The Michigan Department of Natural Resources has dropped its claim that a farmer’s hybrid heritage breed pigs are illegal and must be destroyed under the state’s invasive species order.
The agency also dropped its demand for a $10,000-per pig penalty from Mark Baker, who now will be free to raise and sell his animals, according to a report from the Farm-to-Consumer Legal Defense Fund.
The state agency backed off its demands less than two weeks before a trial was supposed to begin March 11, the group said.
“DNR changed its position because it did not want a trial focusing on the merits of the declaratory ruling,” said Pete Kennedy, president of the Farm-to-Consumer Legal Defense Fund.
“For two years, DNR has said the Bakers’ pigs are illegal, then two weeks before trial, they say the pigs are OK. Why didn’t the state take this position two years ago? The state should compensate the Bakers for the losses it has caused the farm.”
WND reported during the summer of 2013 when the case developed that authorities alleged that each of the farmer’s 70 pigs is a violation of the state’s invasive species order.
The state was demanding a fine of up to $10,000 per violation, or $700,000, for Baker’s actions in raising for sale 70 pigs “the state deems the wrong breed.”
It was in 2012 when Baker sued the state over the invasive species order. He had raised the pigs for years, yet suddenly the state told him they were illegal.
“The ISO supposedly was issued so the state could get rid of feral pigs; but the way DNR is interpreting the order, it could be applied to any domestically raised hog, threatening the livelihood of small, family farming operations,” the Farm-to-Consumer Legal Defense Fund said.

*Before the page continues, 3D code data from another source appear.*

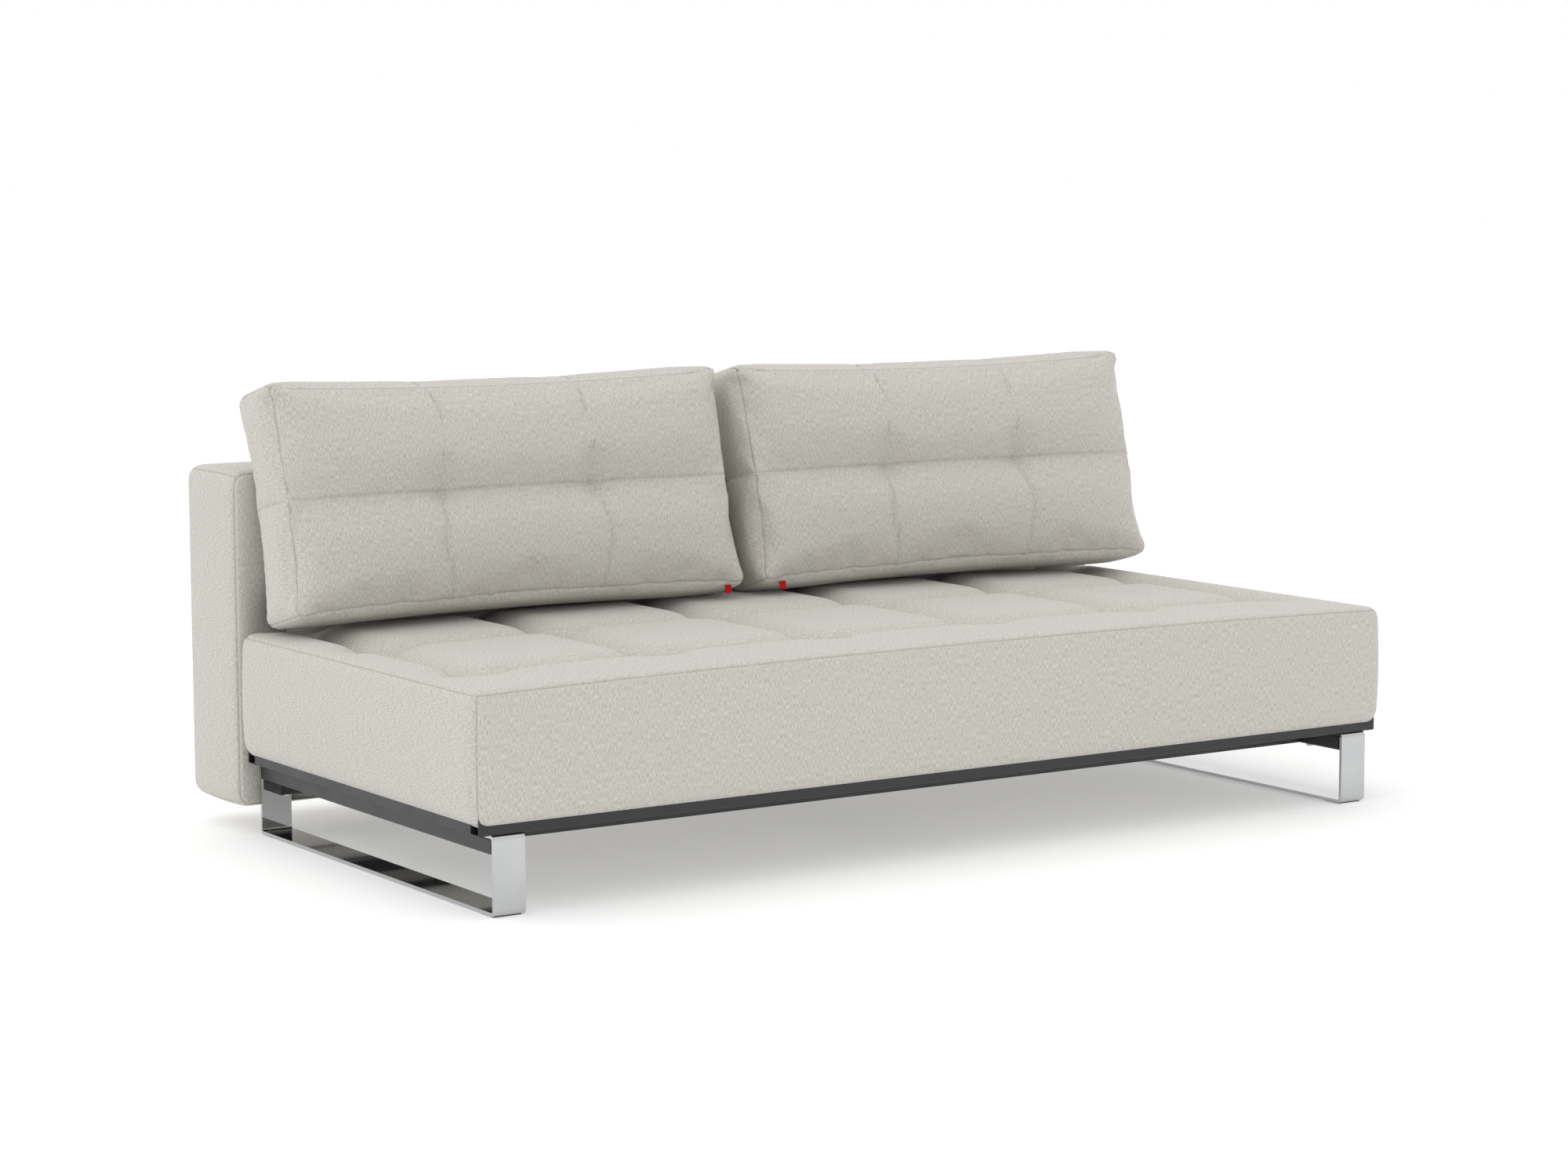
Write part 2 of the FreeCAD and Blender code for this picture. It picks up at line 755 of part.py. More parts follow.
def make_pawl_springs():
    """Leaf springs that hang from the frame tube beside the pawls."""
    top = back_frame_floor()
    y = pawl_at.real + pawl_hub_radius + fit_gap
    leaf = box(arm_in_x + 1, arm_out_x - 1, y, y + spring_leaf_thickness, pawl_at.imag - 6, top)
    foot = box(arm_in_x + 1, arm_out_x - 1, y, y + 14, top - spring_leaf_thickness, top)
    return both_sides(fuse([leaf, foot]))


# Back
def back_local_levels():
    """Levels of the back's outline counted from its rear face. The top edge is the softest."""
    levels = [(rise, inset, inset, inset) for rise, inset in rounded_edge(pad_edge_radius)]
    return levels + [(back_thickness - 34, 0, 1, 3), (back_thickness - 10, 1, 3, 10),
                     (back_thickness, 2, 5, 17), (back_thickness + 16, 5, 9, 30)]


def stand_up(shape):
    """Turn a pad modelled lying on its rear face into the upright back."""
    turned = shape.copy()
    turned.Placement = Placement(Vector(0, back_rear_y, back_bottom_z),
                                 Rotation(Vector(1, 0, 0), 90))
    return turned


def back_pad_form():
    x_knots = tuft_knots(-half_width, half_width, tuft_side_margin, tuft_pitch)
    y_knots = tuft_knots(0, back_height, back_tuft_height, tuft_pitch)
    drops = (tuft_drop, seam_drop, seat_back_gap * 0.2, 0.3)
    block = quilt_block(x_knots, y_knots, -1, back_thickness, drops)
    outline = outline_loft(-half_width, half_width, 0, back_height, pad_corner_radius,
                           back_local_levels())
    return stand_up(block.common(outline))


def back_cavity_top_y():
    return back_front_y + cover_top_wall


def pocket():
    """Open pocket in the bottom of the back for the arm, the seat bracket and their swing."""
    span = (-pocket_out_x, -pocket_in_x)
    low = back_bottom_z - cover_wall
    middle = back_pivot_at.real
    front = box(*span, back_front_y - 40, middle, low, back_bottom_z + pocket_front_height)
    rear = box(*span, middle, back_rear_y + 40, low, back_bottom_z + pocket_rear_height)
    return fuse([front, rear])


def foam_pocket():
    return box(-pocket_out_x, -pocket_in_x, back_front_y, back_rear_y,
               back_bottom_z, back_frame_floor() + back_tube + 8)


def make_back_cover():
    cavity = box(-half_width + back_cover_wall, half_width - back_cover_wall,
                 back_cavity_top_y(), back_rear_y - back_cover_wall,
                 back_bottom_z + back_cover_wall, back_top_z - back_cover_wall)
    left = pocket()
    cover = back_pad.cut(cavity).cut(left).cut(mirrored(left))
    for x, z in leg_bolt_places():
        cover = cover.cut(leg_bolt_hole(x, z))
    return cover


def back_frame_front_y():
    return back_frame_rear_y() - back_tube


def back_frame_rear_y():
    return back_rear_y - back_cover_wall - fit_gap


def back_frame_floor():
    return back_bottom_z + back_frame_bottom


def make_back_frame():
    """Welded frame of square tube: bottom, top, leg bearer, two sides and one middle post."""
    y0, y1 = back_frame_front_y(), back_frame_rear_y()
    x_out = half_width - back_frame_inset
    z0 = back_frame_floor()
    z1 = back_top_z - back_frame_inset
    wall = back_tube_wall
    leg_z = leg_bolt_places()[0][1] - back_tube / 2
    bottom = tube(-x_out, x_out, y0, y1, z0, z0 + back_tube, "x", wall)
    top = tube(-x_out, x_out, y0, y1, z1 - back_tube, z1, "x", wall)
    posts = []
    for x in (-x_out + back_tube / 2, 0, x_out - back_tube / 2):
        post = box(x - back_tube / 2, x + back_tube / 2, y0, y1, z0 + back_tube, z1 - back_tube)
        inner = box(x - back_tube / 2 + wall, x + back_tube / 2 - wall, y0 + wall, y1 - wall,
                    z0, z1)
        posts.append(post.cut(inner))
    bearers = []
    for x0, x1 in ((-x_out + back_tube, -back_tube / 2), (back_tube / 2, x_out - back_tube)):
        bearers.append(tube(x0, x1, y0, y1, leg_z, leg_z + back_tube, "x", wall))
    frame = fuse([bottom, top] + posts + bearers)
    for x, z in leg_bolt_places():
        frame = frame.cut(leg_bolt_hole(x, z))
    return frame


def make_back_springs():
    """Flat zigzag springs between the bottom and the top tube."""
    y = back_frame_front_y() - spring_band - fit_gap
    z0 = back_frame_floor() + back_tube / 2
    z1 = back_top_z - back_frame_inset - back_tube / 2
    rise = (z1 - z0) / spring_turns
    span = 2 * (pocket_in_x - 2 * spring_wave)
    bands = []
    for i in range(spring_count):
        x = -span / 2 + i * span / (spring_count - 1)
        chain = [Vector(x + spring_wave * (-1) ** k, y, z0 + k * rise) for k in range(spring_turns + 1)]
        across = Vector(spring_band, 0, 0)
        outline = chain + [point + across for point in reversed(chain)]
        band = Part.Face(Part.makePolygon(outline + [outline[0]]))
        bands.append(band.extrude(Vector(0, spring_band, 0)))
    return Part.makeCompound(bands)


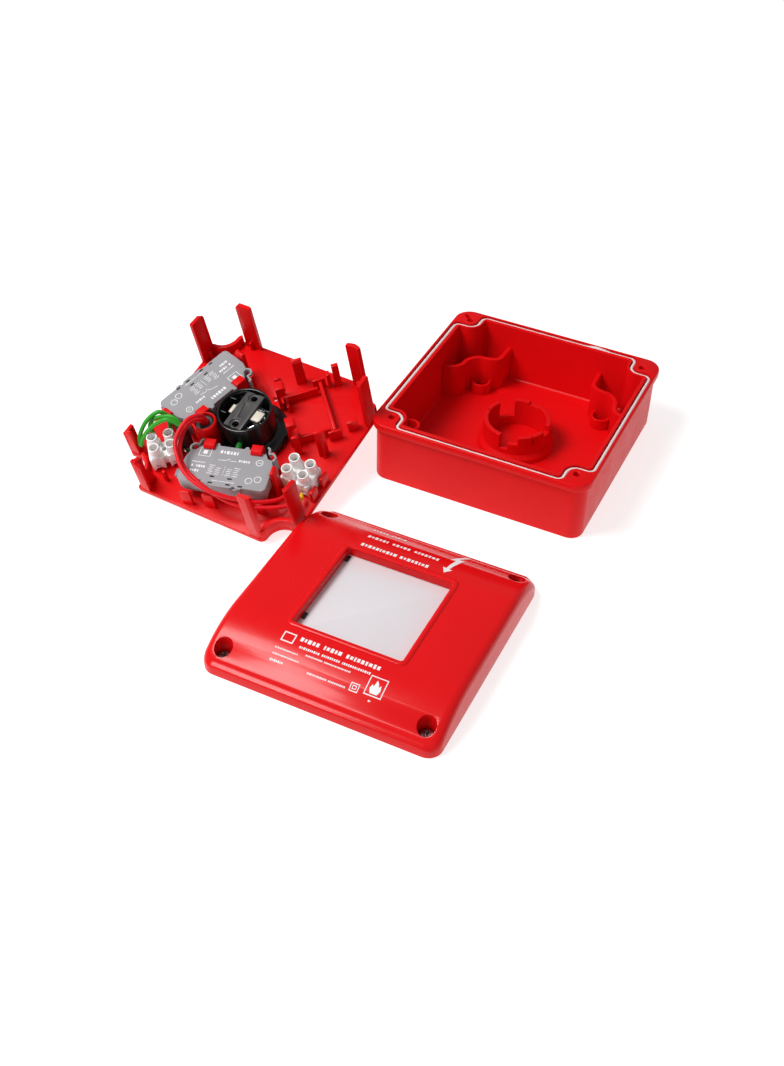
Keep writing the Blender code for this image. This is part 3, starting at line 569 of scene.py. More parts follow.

The state agency had announced it would decide whether or note a pig was allowed based on its physical characteristics. The new rules, with the force of law, took effect April 1, 2012, and Baker has been fighting ever since.
“Because of the ISO, I have not been able to process or sell any pork in Michigan since April 2012 or sell the live pigs. This threatens the viability of my farm, my income and the health and well-being of my family,” Baker said at the time. “This order denies consumers access to the foods of their choice and violates property rights and the right to make a living. Farmers and other hog owners in Michigan must either get rid of their now ‘prohibited’ property or become felons.”
Kennedy called the maneuver by the state a “brazen power grab.”
“The Michigan Department of Natural Resources is using the state Invasive Species Act to expand its jurisdiction beyond hunting and fishing to farming operations,” he said.
Kennedy said the DNR has issued its own order to allow agents to “seize and destroy heritage breeds of pigs that farmers are raising; and DNR will not compensate farmers whose pigs are destroyed.”
“In the logic of the department, ‘Indemnification in (Michigan) statute is for livestock and invasive species are not livestock, and are therefore, not eligible for indemnification,'” he said.
But during a Feb. 26 hearing on the case, the Defense Fund said, Assistant Attorney General Harold Martin told Judge William Fagerman that Baker’s Russian Boar hybrids do not violate the ISO.
With the pigs’ legality no longer in dispute, the judge granted the department’s motion to dismiss Baker’s lawsuit.
“Even though Baker’s pigs are now legal, he lost the opportunity to challenge the constitutionality of the ISO for more than 200 other Michigan heritage breed hog farmers. The judge dismissed the case with prejudice, meaning the DNR cannot take any future action against Baker for the pigs he is now raising on his farm,” the Defense Fund said.
It reported before the ISO went into effect that the farm’s Mangalitsa pork was highly prized by local chefs and consumers. After the order, Baker lost access to USDA facilities to process his pork. The ISO not only cost Baker his pork sales to restaurants but other farm products as well.
Baker’s case has already made an impact beyond Michigan. In January, the Indiana Board of Animal Health amended a regulation on wild hogs that partly based their legality on physical characteristics to clarify that the regulation did not apply to hogs raised on a farm.